January 15, 2013 in Inspiration

A wise friend once told me that mind and body don’t always agree, but body is always right.  I intuitively knew that to be true – kind of like a baby won’t eat food that’s gone off, without contemplating why.  Babies are genius in that they don’t contemplate.  I kept looking for explanations anyway.  I didn’t want a baby answer, I wanted the opus on why this was so.  I wanted the Professor’s explanation.  I wanted proof beyond a reasonable doubt.  I looked with yoga.  I looked with body-centered therapy.  I looked with chakra healing, Chinese medicine and aryuveda.  I looked using food as medicine.  All of this looking yielded a lot of explanations, and all of them were right.  

I also looked on Wall Street.  I was there anyway, being the most serious lawyer I could be.  I arrived that first day of work bursting with excitement (the serious kind), and looked around at my incoming class of one hundred and thirty eager beavers: bright, motivated, enthusiastic, spirited, and pretty good looking for law nerds.  Good looking in that we were all in our twenties, and most of us had just had a good break since school, spent the summer outside, the men looked mostly manly, and the women had curves.  We had all just moved to New York City, the one that doesn’t sleep, the one that can do anything for you anytime, that playground for adults.  I had arrived!  I thought, naively.  This is going to be fantastic.  In many ways, it was.  My mind was having the time of her life!  The cases I worked on were out of a movie or textbook, I was learning a ton, and I discovered that I could survive on a minuscule amount of sleep.

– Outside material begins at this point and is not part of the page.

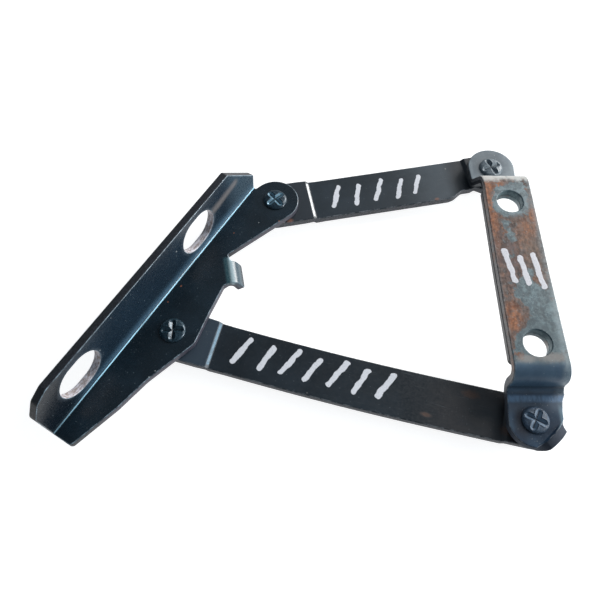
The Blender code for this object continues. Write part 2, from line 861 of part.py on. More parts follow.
def groove_cutter(centre, degrees, depth):
    """A triangular prism whose lower edge is the floor of a groove."""
    solid = bmesh.new()
    angle = math.radians(degrees)
    along = Vector((math.cos(angle), 0, math.sin(angle)))
    across = Vector((-math.sin(angle), 0, math.cos(angle))) * GROOVE_HALF_WIDTH
    top = Vector((0, HEAD_TOP_Y - GROOVE_ABOVE, 0))
    floor = Vector((0, HEAD_TOP_Y + depth, 0))
    middle = Vector((centre[0], 0, centre[1]))
    ends = []
    for sign in (-1, 1):
        tip = middle + along * GROOVE_HALF * sign
        low = middle + along * (GROOVE_HALF - GROOVE_END_SLOPE) * sign
        corners = (tip + across + top, tip - across + top, low + floor)
        ends.append([solid.verts.new(corner) for corner in corners])
    first, second = ends
    solid.faces.new(first)
    solid.faces.new(second[::-1])
    for i in range(3):
        j = (i + 1) % 3
        solid.faces.new((first[i], second[i], second[j], first[j]))
    return solid


def add_rivet(name, profile, centre, parent, finishes, cross_angle=None):
    """A rivet. With a cross angle, in degrees, its near head gets a staked cross."""
    solid = turned(profile, centre, RIVET_SEGMENTS)
    made = add_node(name, solid, finishes["painted_rivet"], parent)
    if cross_angle is None:
        return
    for quarter, depth in GROOVE_DEPTHS.items():
        cutter = add_helper(
            f"cutter_{name}_{quarter}",
            groove_cutter(centre, cross_angle + quarter, depth),
            finishes["bare_steel"],
            parent,
        )
        add_boolean(made, "Groove " + cutter.name, "DIFFERENCE", cutter)


def add_pivot(label, centre, bracket_pivot, link_pivot, finishes, cross_angle, split=False):
    """Rivet, thrust washer, bush and back washer of one pivot.

    A split rivet is in two pieces: the head goes with the bracket, and the tail and
    the back washer go with the link.
    """
    # name, bore radius, outer radius, near Y, far Y, finish, parent
    rings = (
        ("thrust_washer", WASHER_BORE_R, WASHER_R, PLATE_FAR_Y + CLEAR,
         PLATE_FAR_Y + WASHER_T, "sintered_bronze", bracket_pivot),
        ("bush", BUSH_BORE_R, BUSH_R, LINK_END_Y + CLEAR,
         LINK_END_Y + LINK_T - CLEAR, "sintered_bronze", link_pivot),
        ("back_washer", WASHER_BORE_R, BACK_WASHER_R, BACK_WASHER_Y,
         BACK_WASHER_Y + BACK_WASHER_T, "bare_steel", link_pivot if split else bracket_pivot),
    )
    for name, bore, outer, near_y, far_y, finish, parent in rings:
        solid = tube(centre, bore, outer, near_y, far_y)
        add_node(f"{name}_{label}", solid, finishes[finish], parent)
    rivet = f"rivet_{label}"
    if not split:
        profile = HEAD_PROFILE + TAIL_PROFILE
        add_rivet(rivet, profile, centre, bracket_pivot, finishes, cross_angle)
        return
    head_end, tail_start = SPLIT_Y - CLEAR, SPLIT_Y + CLEAR
    head = HEAD_PROFILE + [(SHANK_R, head_end), (0.0, head_end)]
    tail = [(0.0, tail_start), (SHANK_R, tail_start)] + TAIL_PROFILE
    add_rivet(rivet + "_head", head, centre, bracket_pivot, finishes, cross_angle)
    add_rivet(rivet + "_tail", tail, centre, link_pivot, finishes)


# ------------------------------------------------------------------- assembly


def main():
    clear_scene()
    finishes = {name: material(name, **settings) for name, settings in FINISHES.items()}

    body = pivot_empty("body", BODY_FRONT)
    front_pivot = pivot_empty("front_link_pivot", BODY_FRONT, body)
    rear_pivot = pivot_empty("rear_link_pivot", BODY_REAR, body)
    bonnet_pivot = pivot_empty("bonnet_pivot", BONNET_FRONT, front_pivot)

    add_body_bracket(finishes["worn_blue_grey_paint"], body)
    add_node("bonnet_bracket", bonnet_bracket(), finishes["dark_gloss_paint"], bonnet_pivot)
    front_link = link(BONNET_FRONT, BODY_FRONT, half_width=10.0, bow=1.5)
    add_node("front_link", front_link, finishes["dark_satin_paint"], front_pivot)
    rear_link = link(BONNET_REAR, BODY_REAR, half_width=10.25, relieved=True)
    add_node("rear_link", rear_link, finishes["dark_satin_paint"], rear_pivot)

    # label, centre, parent on the bracket side, parent on the link side, cross angle, split
    pivots = (
        ("body_front", BODY_FRONT, body, front_pivot, 62, False),
        ("body_rear", BODY_REAR, body, rear_pivot, 25, False),
        ("bonnet_front", BONNET_FRONT, bonnet_pivot, front_pivot, 2, False),
        ("bonnet_rear", BONNET_REAR, bonnet_pivot, rear_pivot, 45, True),
    )
    for label, centre, bracket_side, link_side, cross_angle, split in pivots:
        add_pivot(label, centre, bracket_side, link_side, finishes, cross_angle, split)


main()
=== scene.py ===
"""Bonnet hinge: a body bracket below and a bonnet bracket above, joined by two links.

Z is up, X runs to the rear of the car and the pivots turn about lines along Y. The near
side faces -Y. Sizes are in millimetres, and each mesh is scaled to metres as it is linked.
"""

import math

import bmesh
import bpy
from mathutils import Matrix, Vector
from mathutils.geometry import delaunay_2d_cdt


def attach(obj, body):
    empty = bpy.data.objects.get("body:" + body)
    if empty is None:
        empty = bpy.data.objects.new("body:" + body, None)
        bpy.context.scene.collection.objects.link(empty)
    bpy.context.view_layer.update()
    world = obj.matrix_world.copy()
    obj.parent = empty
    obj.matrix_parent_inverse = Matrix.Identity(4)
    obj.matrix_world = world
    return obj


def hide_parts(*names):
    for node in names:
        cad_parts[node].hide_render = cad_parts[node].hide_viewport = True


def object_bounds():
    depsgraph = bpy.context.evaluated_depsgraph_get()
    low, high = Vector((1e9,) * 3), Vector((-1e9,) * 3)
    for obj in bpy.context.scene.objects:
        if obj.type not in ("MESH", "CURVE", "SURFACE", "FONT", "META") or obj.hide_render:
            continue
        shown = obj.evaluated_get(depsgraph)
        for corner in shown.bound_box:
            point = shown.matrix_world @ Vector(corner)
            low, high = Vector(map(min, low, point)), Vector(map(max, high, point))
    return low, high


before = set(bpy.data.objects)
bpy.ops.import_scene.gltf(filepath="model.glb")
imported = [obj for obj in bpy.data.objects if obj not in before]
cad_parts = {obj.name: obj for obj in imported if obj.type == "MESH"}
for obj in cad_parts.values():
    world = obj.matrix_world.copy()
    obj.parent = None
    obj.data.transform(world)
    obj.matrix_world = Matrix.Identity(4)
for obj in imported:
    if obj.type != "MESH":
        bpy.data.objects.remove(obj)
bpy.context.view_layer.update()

MM = 0.001
DETAIL = 0.4  # scale on the angle between the points of an arc
EDGE_STEPS = 5  # facets across a rounded edge
CUTS = 16  # facets along a fold or joggle
STEP_CUTS = 14  # facets along each bend of a step

# Pivot centres in the XZ plane
BODY_Z = 1.2
BODY_FRONT = (-59.3, BODY_Z)
BODY_REAR = (59.3, BODY_Z)
BONNET_REAR = (39.9, BODY_Z + 99.5)
BONNET_FRONT = (-23.9, BODY_Z + 139.1)
BODY_SPAN = BODY_REAR[0] - BODY_FRONT[0]

# Stack along Y at a pivot. The near faces of the brackets lie in one plane there.
CLEAR = 0.05
PLATE_Y = 11.5
PLATE_T = 3.5
WASHER_T = 0.7
LINK_T = 3.5
LINK_END_Y = PLATE_Y + PLATE_T + 0.8  # near face of a link at its pivots
FAR_WASHER_Y = LINK_END_Y + LINK_T + 0.1
FAR_WASHER_T = 1.0
HEAD_Y = PLATE_Y - CLEAR
TAIL_Y = FAR_WASHER_Y + FAR_WASHER_T + CLEAR
SPLIT_Y = PLATE_Y + PLATE_T + 0.75  # where the rear bonnet rivet is parted

SHANK_R = 4.0
PLATE_HOLE_R = 4.1
BUSH_IN_R = 4.15
WASHER_IN_R = 4.2
BUSH_R = 5.0
LINK_HOLE_R = 5.1
WASHER_R = 8.0
FAR_WASHER_R = WASHER_R - 0.4
EDGE_R = 0.45  # rounding of the sheared edges
ROLL_R = 0.8  # rounding on the far side of the bonnet bracket
TUBE_EDGE_R = 0.18  # rounding of washers and bushes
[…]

My body, however, was barely keeping up.  I wasn’t the only one, and less than a year later I took stock of the health of my co-veterans, not to mention our bosses.  The men had turned pear shaped.  Many women had irregular periods (yes, we talk about this), and those who had been there the longest actually looked kind of like men.  Prozac and Wellbutrin – and the depression they “treat” – were normal.  Sleeping pills and alcohol were normal.  Broken relationships were normal.  High blood pressure was normal.  Bring stressed out and unhappy was normal.  Everyone was kind of grey, literally.  There were so many signs from the body that things were out of whack, but no one was listening.  The soul fires of the people I spent most of my time with had dimmed, big time.  So had mine, and the evidence was all over my life.

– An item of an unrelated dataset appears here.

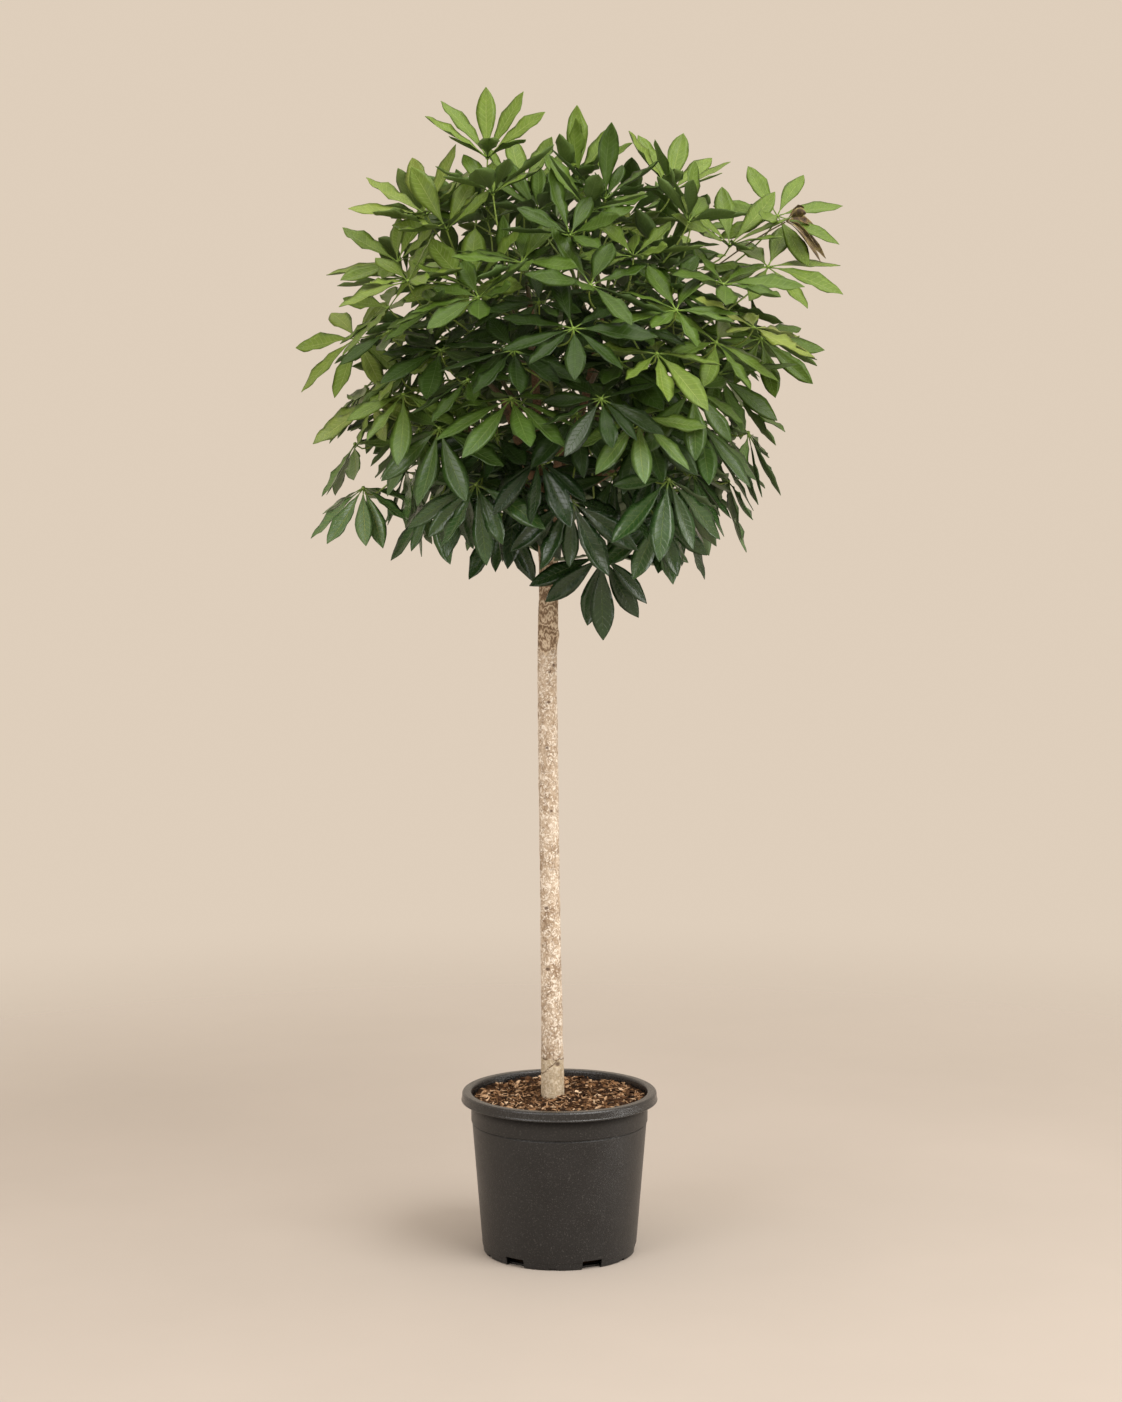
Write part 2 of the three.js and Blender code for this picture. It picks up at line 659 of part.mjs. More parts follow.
function scatterHubs() {
  const hubs = PLACED_HUBS.map(vector);
  const draw = randomSource(SCATTER.seed);
  for (let i = 0; i < SCATTER.tries; i += 1) {
    const unit = new THREE.Vector3(2 * draw() - 1, 2 * draw() - 1, 2 * draw() - 1);
    const distance = unit.length();
    if (distance > 1 || distance < SCATTER.inner || unit.z < SCATTER.lowest) continue;
    const hub = unit.multiply(vector(CROWN_REACH)).add(vector(CROWN_CENTRE));
    if (hubs.every((other) => other.distanceTo(hub) >= SCATTER.spacing)) hubs.push(hub);
  }
  return hubs;
}

function nearestShoot(shoots, hub) {
  const far = (shoot) => shoot.tip.distanceTo(hub);
  return shoots.reduce((best, shoot) => (far(shoot) < far(best) ? shoot : best));
}

// the dried leaf hangs from the live shoot nearest to it
function planWitheredLeaf(shoots) {
  const hub = vector(WITHERED.hub);
  const shoot = nearestShoot(shoots, hub);
  const root = shoot.curve.getPoint(WITHERED.rootAt);
  const leaf = { ...planLeaf(hub, -1), ...WITHERED, hub, shoot, root, name: 'withered_leaf' };
  growPetiole(leaf, (owner) => owner === shoot.name);
  return leaf;
}

function makeCrown(limbs) {
  const shoots = planShoots(limbs);
  shoots.forEach((shoot, k) => {
    shoot.name = `leafy_shoot_${String(k + 1).padStart(2, '0')}`;
  });
  shoots.forEach(growStem);
  const leaves = scatterHubs().map((place, index) => {
    const leaf = planLeaf(place, index);
    leaf.shoot = nearestShoot(shoots, place);
    leaf.name = `${leaf.shoot.name} leaf ${index}`;
    leaf.shoot.leaves.push(leaf);
    return leaf;
  });
  for (const leaf of leaves) {
    const hubRoom = new THREE.IcosahedronGeometry(HUB.room).translate(...leaf.hub.toArray());
    remember(`${leaf.name} hub`, solidOf(hubRoom));
  }
  // the leaves nearest the shoot's tip spring from its tip, and the others from lower down the stem
  for (const shoot of shoots) {
    shoot.leaves.sort((a, b) => b.hub.distanceTo(shoot.root) - a.hub.distanceTo(shoot.root));
    shoot.leaves.forEach((leaf, rank) => {
      const lower = PETIOLE.rootSpread * (rank / Math.max(shoot.leaves.length, 2));
      leaf.root = shoot.curve.getPoint(PETIOLE.highestRoot - lower);
      growPetiole(leaf, (owner) => owner.startsWith(shoot.name) && !owner.endsWith('hub'));
    });
  }
  const withered = planWitheredLeaf(shoots);
  [...leaves, withered].forEach(spreadLeaflets);
  return { shoots, withered };
}

function makeShoot(shoot, limbRoom) {
  const stem = largestPiece(shoot.solid.subtract(limbRoom));
  return shoot.leaves.reduce((solid, leaf) => solid.add(leafSolid(leaf)), stem);
}

// the dried leaf's petiole is cut where it meets the live stem, with the usual gap
function makeWitheredLeaf(leaf) {
  const points = leaf.shoot.curve.getPoints(STEM.steps);
  const radii = evenTaper(points, STEM.rootRadius + GAP, STEM.tipRadius + GAP);
  const stemRoom = taperedTube(points, radii, STEM.sides);
  return largestPiece(leafSolid(leaf).subtract(stemRoom));
}

// ---------------------------------------------------------------- the plant

const group = new THREE.Group();
const limbs = LIMB_ENDS.map(limbLine);
remember('trunk', trunkSolid(CLEARANCE));
limbs.forEach((curve, k) => remember(`limb ${k}`, limbSolid(curve, CLEARANCE)));

const { shoots, withered } = makeCrown(limbs);
const trunk = limbs.reduce((solid, curve) => solid.add(limbSolid(curve, 0)), trunkSolid(0));
const limbRoom = limbs.reduce((solid, curve) => solid.add(limbSolid(curve, GAP)), trunkSolid(GAP));

group.add(meshOf('nursery_pot', makePot(), potPlastic));
group.add(meshOf('potting_mix', makeMix(makeTrunkHole()), pottingMix));
group.add(meshOf('trunk', trunk, bark));
for (const shoot of shoots) {
  group.add(meshOf(shoot.name, makeShoot(shoot, limbRoom), leafGreen));
}
group.add(meshOf('withered_leaf', makeWitheredLeaf(withered), driedLeaf));

export default group;
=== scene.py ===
import json
import math

import bmesh
import bpy
import numpy as np
from mathutils import Matrix, Quaternion, Vector, noise
from mathutils.bvhtree import BVHTree

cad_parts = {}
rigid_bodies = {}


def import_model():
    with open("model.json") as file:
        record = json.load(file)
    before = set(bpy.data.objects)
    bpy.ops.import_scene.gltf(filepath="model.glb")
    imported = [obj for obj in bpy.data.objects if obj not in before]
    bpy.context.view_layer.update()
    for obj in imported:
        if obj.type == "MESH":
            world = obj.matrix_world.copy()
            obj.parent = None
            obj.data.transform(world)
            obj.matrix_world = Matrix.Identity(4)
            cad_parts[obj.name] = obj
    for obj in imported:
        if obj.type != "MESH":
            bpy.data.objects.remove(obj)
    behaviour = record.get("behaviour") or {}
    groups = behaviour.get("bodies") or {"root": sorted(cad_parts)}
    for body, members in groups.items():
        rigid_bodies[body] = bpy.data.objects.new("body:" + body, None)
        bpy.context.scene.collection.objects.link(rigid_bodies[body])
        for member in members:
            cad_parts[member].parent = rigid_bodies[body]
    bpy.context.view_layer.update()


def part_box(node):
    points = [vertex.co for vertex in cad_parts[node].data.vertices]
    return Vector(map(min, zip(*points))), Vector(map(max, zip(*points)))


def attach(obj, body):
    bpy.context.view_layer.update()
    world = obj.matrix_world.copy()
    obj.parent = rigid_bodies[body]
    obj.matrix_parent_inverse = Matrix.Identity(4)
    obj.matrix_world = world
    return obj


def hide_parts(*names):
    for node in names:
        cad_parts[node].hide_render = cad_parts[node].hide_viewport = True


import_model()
BODY = "root"

# ------------------------------------------------------------------ measures: pot and potting mix

POT_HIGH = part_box("nursery_pot")[1]
POT_HEIGHT = POT_HIGH.z
RIM_RADIUS = POT_HIGH.x
RIM_LIP_HEIGHT = 0.0155
RIM_INNER_RADIUS = 0.1395
COLLAR_HEIGHT = 0.0325
COLLAR_RADIUS = 0.1405
COLLAR_STEP = 0.0018
COLLAR_GROOVE = 0.0014
RIM_BEAD = 0.0009
RIM_SHOULDER = 0.0030
FOOT_RADIUS = 0.122
FOOT_STEP_HEIGHT = 0.011
FOOT_STEP = 0.0008
FOOT_HOLLOW = 0.0004
POT_WALL = 0.003
POT_SIDES = 144
# edges of the pot are rounded by this, and drawn sharp where they turn by more than this many degrees
POT_ROUNDING = 0.0009
POT_SHARP_TURN = 38
NOTCH = {"count": 6, "first": 25, "width": 0.033, "height": 0.0140, "inner": 0.110}
NICK = {"count": 6, "first": -5, "width": 0.011, "height": 0.0042, "inner": 0.117}

MIX_LEVEL = 0.2470
MIX_RADIUS = 0.1374
# humps of the mix: place, height and width. It dips in a wide ring round the trunk, and has a clump before it
MIX_HUMPS = [
    ((-0.011, 0.012), 0.0010, 0.045),
    ((-0.011, 0.012), -0.0030, 0.060),
    ((0.002, -0.013), 0.0055, 0.011),
]
# unevenness of the mix: how many lumps to a metre, their height, and where in the pattern they are taken
MIX_LUMPS = [(28, 0.0040, 0), (90, 0.0034, 3)]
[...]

It took a while to integrate what I’d been studying, religiously, in the non-lawyer part of my life.  What exactly was the disagreement between mind and body, and how could I fix it and keep my day job?  Was my gig of lawyer by day and yoga teacher by night fun for me and dinner party conversation for everyone else, or was there something more to it?  Was I supposed to bail and move to an ashram?

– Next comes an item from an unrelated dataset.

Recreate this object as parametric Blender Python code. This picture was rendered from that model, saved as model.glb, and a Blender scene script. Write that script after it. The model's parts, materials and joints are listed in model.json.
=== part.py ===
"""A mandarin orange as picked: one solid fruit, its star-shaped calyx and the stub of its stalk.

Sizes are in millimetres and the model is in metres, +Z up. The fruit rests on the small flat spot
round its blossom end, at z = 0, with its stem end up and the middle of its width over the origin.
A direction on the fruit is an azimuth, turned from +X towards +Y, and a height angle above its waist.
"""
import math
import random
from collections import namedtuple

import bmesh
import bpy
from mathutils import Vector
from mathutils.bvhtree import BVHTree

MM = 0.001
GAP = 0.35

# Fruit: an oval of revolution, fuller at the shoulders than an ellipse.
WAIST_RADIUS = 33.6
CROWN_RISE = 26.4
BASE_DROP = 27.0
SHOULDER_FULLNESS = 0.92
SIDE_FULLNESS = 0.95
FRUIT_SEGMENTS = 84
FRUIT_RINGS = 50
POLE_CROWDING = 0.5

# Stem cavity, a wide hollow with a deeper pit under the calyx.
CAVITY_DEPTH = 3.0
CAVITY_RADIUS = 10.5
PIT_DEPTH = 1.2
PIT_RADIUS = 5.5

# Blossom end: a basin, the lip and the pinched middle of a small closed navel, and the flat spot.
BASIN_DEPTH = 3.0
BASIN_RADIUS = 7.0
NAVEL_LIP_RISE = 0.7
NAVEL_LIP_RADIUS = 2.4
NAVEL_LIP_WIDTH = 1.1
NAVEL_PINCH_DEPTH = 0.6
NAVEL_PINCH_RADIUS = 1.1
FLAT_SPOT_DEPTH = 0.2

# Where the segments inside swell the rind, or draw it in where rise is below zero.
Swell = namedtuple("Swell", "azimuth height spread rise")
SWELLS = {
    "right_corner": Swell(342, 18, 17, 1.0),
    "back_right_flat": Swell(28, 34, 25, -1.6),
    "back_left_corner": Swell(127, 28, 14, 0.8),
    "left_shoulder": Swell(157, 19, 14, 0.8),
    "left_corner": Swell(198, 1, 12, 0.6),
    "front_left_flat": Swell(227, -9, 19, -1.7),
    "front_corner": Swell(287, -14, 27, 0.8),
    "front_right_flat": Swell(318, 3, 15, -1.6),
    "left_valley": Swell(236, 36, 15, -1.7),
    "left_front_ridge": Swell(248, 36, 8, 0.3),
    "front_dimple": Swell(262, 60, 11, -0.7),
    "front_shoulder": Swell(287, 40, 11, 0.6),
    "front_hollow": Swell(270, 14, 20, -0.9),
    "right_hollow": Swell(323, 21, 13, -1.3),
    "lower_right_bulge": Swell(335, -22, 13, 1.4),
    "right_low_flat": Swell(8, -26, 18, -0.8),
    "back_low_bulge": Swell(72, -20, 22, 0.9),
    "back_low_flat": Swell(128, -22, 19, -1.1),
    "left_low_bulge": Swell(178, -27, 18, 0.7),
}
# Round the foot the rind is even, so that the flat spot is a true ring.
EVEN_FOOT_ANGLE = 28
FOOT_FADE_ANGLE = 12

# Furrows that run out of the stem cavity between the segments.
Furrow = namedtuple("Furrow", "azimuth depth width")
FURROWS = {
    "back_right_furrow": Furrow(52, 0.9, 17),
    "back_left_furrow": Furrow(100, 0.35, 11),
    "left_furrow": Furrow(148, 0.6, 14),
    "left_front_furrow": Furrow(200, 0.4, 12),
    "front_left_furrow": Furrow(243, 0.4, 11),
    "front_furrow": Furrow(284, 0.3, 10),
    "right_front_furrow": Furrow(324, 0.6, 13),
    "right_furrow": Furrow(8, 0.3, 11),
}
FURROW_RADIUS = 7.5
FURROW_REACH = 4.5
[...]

The way we work – and the way we live while we work – is a kind of epidemic.  A totally unnecessary, habitual, gratuitous epidemic that keeps us from doing our best work, and from living happy healthy lives.  It’s not natural to not be shining your light.  Your body has probably let you know that something isn’t working, and your mission is to pay attention.  Soul fire isn’t something you can just turn on if you ignore it for too long, and you can’t really live without it.

What inspires me (and you too, I hope) is that change is much, much easier than you’d think.  It’s a breath, a stretch, an intention.  Go easy on yourself and check back here – I’d like to see that twenty-something smile back on your face.  That’s why I’m here.